The 10th volume in
Zoltán Kocsis' series for Hungaroton of the orchestral music of
Béla Bartók presents the late masterpiece Music for Strings, Percussion, and Celesta, followed by the virtuosic Divertimento for strings and the folk-flavored Hungarian Sketches for orchestra. These pieces are among the most popular of
Bartók's output, and they are regularly programmed where many other works of early 20th century modernism have fallen by the wayside. Music for Strings, Percussion, and Celesta offers compelling explorations of sonorities, not least in the amalgamation of percussion, keyboards, and strings in the Allegro, or in the twittering "night music" of the Adagio, but also in the masterful use of dissonant counterpoint in the strings throughout, displaying writing of such high caliber that this work is sometimes regarded as an extension or elaboration of ideas found in
Bartók's extraordinary six string quartets, the bible for modern string writing. The rather flashy Divertimento is considerably less brooding or mysterious than the Music, though it shares with it a similar nocturnal eeriness in its dramatic slow movement. The Hungarian Sketches have much of the rustic feeling of the Divertimento's outer movements, though this is an orchestration of piano pieces
Bartók composed between 1908 and 1911, and as such, the flavor of the music is much less acerbic and biting than in the works of his maturity.

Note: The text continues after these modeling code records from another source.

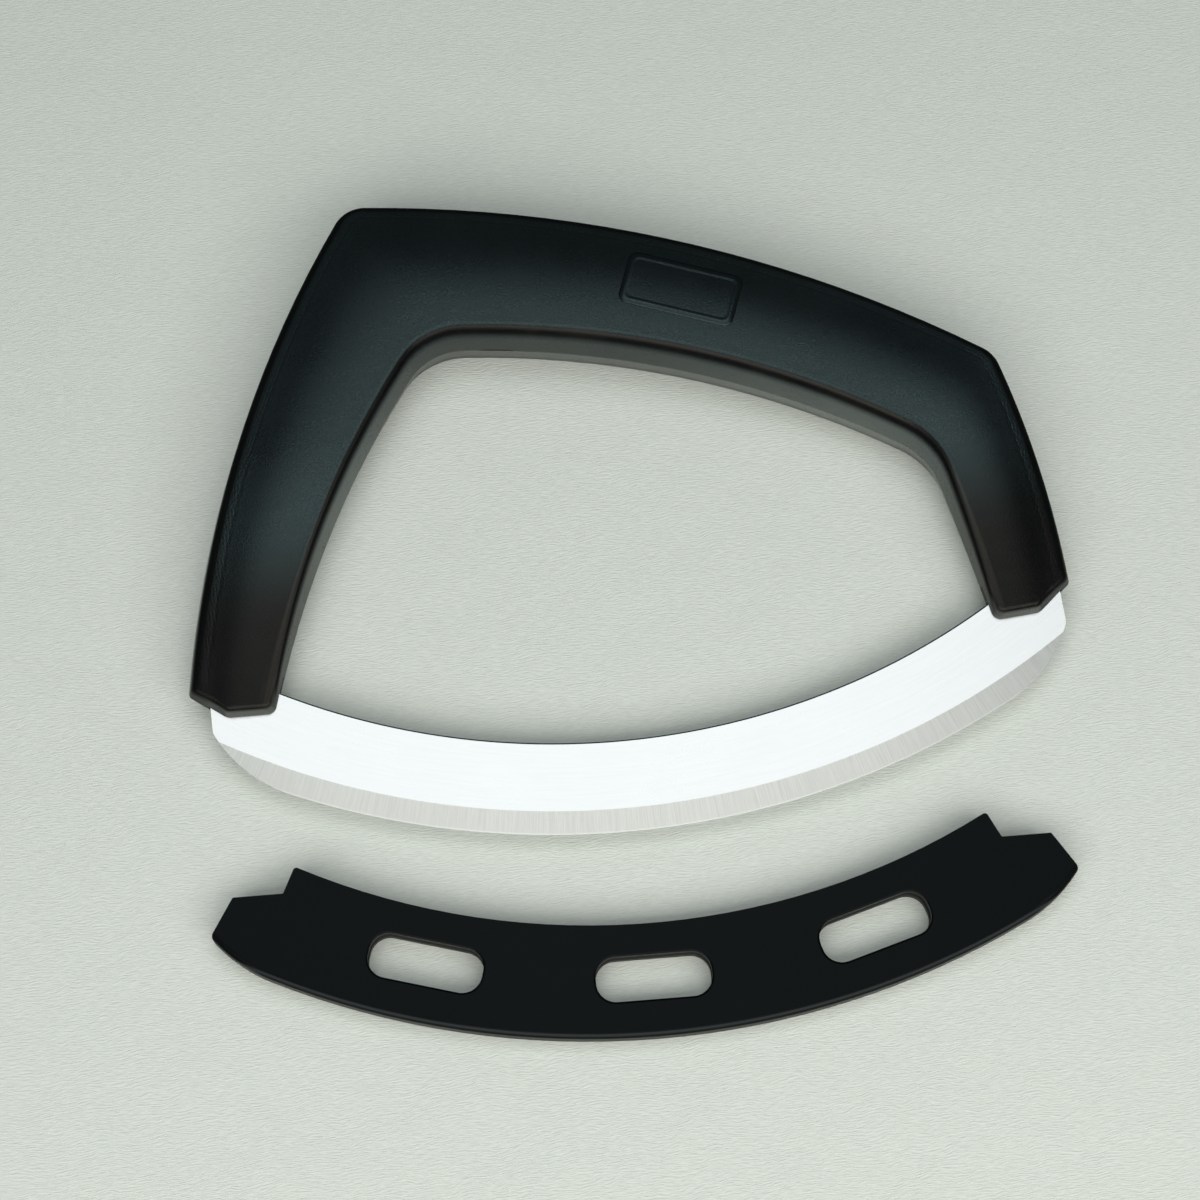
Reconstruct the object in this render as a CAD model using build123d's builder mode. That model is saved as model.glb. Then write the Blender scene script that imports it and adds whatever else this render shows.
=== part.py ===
from build123d import *
import os
from math import acos, asin, atan2, cos, hypot, radians, sin, sqrt

# One-handed mezzaluna: a curved blade held by its tangs between the two shells of a closed grip,
# with a push-on blade guard that lies off the blade in front of it. The mezzaluna lies on its
# side. It and the guard share one slightly tilted plane, the middle plane of the blade, so the
# guard goes on in a straight push. Points in that plane are (x, v): x across the blade from its
# middle, and v from the ends of the two handle limbs (v = 0) towards the grip. The third way, w,
# is square to the blade. The limbs stand a little (limb_shift) left of the blade's middle. All
# sizes are in millimetres, apart from the angles, which are in degrees.

# Handle outline, at the seam of its two shells
limb_half_outer = 101.5
limb_width = 19.2
limb_shift = 1.0
limb_corner_v = 6.6
toe_setback = 8.2
heel_drop = 0.5
left_shoulder_x = 54.9
left_shoulder_v = 122.3
right_shoulder_x = 93.7
right_shoulder_v = 63.8
left_side_rise = 7.2
right_side_rise = 1.8
back_rise = 10.9
left_corner_x = 38.7
left_corner_v = 84.0
right_corner_x = 73.7
right_corner_v = 41.9
left_inner_rise = 4.7
right_inner_rise = 0.35
grip_rise = 8.6
left_shoulder_round = 9.5
right_shoulder_round = 9.5
left_corner_round = 15.0
right_corner_round = 18.0
heel_round = 2.2
toe_round = 3.0

# Handle thickness, from the seam to one face, and how its walls and edges are shaped
grip_half = 10.2
tip_half = 4.0
thinning_start_v = 60.0
draft_angle = 13.0
roll_radius = 5.0
crisp_radius = 1.6

# Blade: a ring sector of sheet steel, with a bevel along its edge
blade_thickness = 2.0
edge_radius = 187.5
edge_drop = 38.0
blade_depth = 21.0
blade_end_inset = 3.7
end_curve_radius = 33.0
end_curve_run = 15.7
end_corner_round = 3.0
bevel_width = 5.2
edge_land = 0.3

# Tangs, which go up into the limbs
tang_inset = 3.2
tang_width = 9.5
tang_shoulder_v = 8.5
tang_top_v = 27.0
tang_corner = 1.5

# Pins through the tangs
pin_radius = 1.5
pin_half_length = 3.4
pin_clearance = 0.05
lower_pin_v = 11.0
upper_pin_v = 21.5

# Seat of the blade in the shells, and the slot in the seam for parting them
seat_gap = 0.4
reveal_height = 3.4
pry_slot_length = 8.5
pry_slot_height = 0.7
pry_slot_depth = 1.2
pry_slot_share = 0.07

# Inside of the shells
wall = 2.4
hollow_start_v = 34.0
rib_thickness = 1.6
rib_pitch = 38.0
rib_count = 4
peg_radius = 2.0
peg_height = 3.0
peg_clearance = 0.15
boss_wall = 2.2

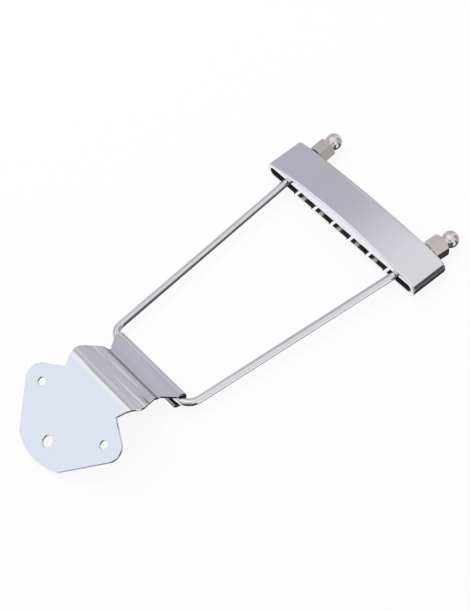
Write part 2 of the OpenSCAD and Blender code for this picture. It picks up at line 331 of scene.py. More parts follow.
def rim_radius(end, point, facing):
    top, side, below = front_rim if end == "front" else rear_rim
    if end == "rear":
        loss = rear_top_loss * (abs(point.x) / rear_top_span) ** rear_top_power
        top = max(top - loss, rear_top_least)
    up = max(facing.z, 0) ** rim_blend
    down = max(-facing.z, 0) ** rim_blend
    return side + (top - side) * up + (below - side) * down


# %% [markdown]
# Each rim is rounded in eight steps. One more narrow step on the straight keeps
# the rim's shading from running on along the bar.

# %% Stations along the bar
rim_steps = 8
rim_band = 0.06
quarter = [90 * i / rim_steps for i in range(rim_steps + 1)]
stations = [("front", degrees, 0) for degrees in quarter] + [("front", 90, rim_band)]
stations += [("rear", 90, rim_band)] + [("rear", degrees, 0) for degrees in reversed(quarter)]


def settle(base, end, degrees, beyond):
    """Puts a loop's points that many degrees round the rim's quarter circle."""
    turn = math.radians(degrees)
    for vert, (point, facing) in base.items():
        radius = rim_radius(end, point, facing)
        reach = radius * (1 - math.cos(turn)) + beyond
        y = reach if end == "front" else bar_depth - reach
        vert.co = point - facing * radius * (1 - math.sin(turn)) + Vector((0, y, 0))


print(len(stations), "stations from the front of the bar to its back")

# %% [markdown]
# The loop is drawn out once for each station. A new point has to know which
# point of the outline it came from, and the edge between the two tells it. Both
# ends are then closed, with a narrow band of faces inside the rim.

# %% Solid block of the bar
cap_band = 0.08


def came_from(vert, ring):
    return next(edge.other_vert(vert) for edge in vert.link_edges if edge not in ring)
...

The
Hungarian National Philharmonic Orchestra has a fairly dry and rugged sound in the performances of the Music and the Divertimento, though the orchestral tone is sweetened quite a bit in the charming Hungarian Sketches, and
Kocsis elicits a nostalgic feeling that is wholly appropriate to these pictures of a bygone era. Hungaroton's reproduction is spectacularly clear and vibrant, and the hybrid SACD captures the orchestra in all its dimensions and dynamics. This disc is highly recommended.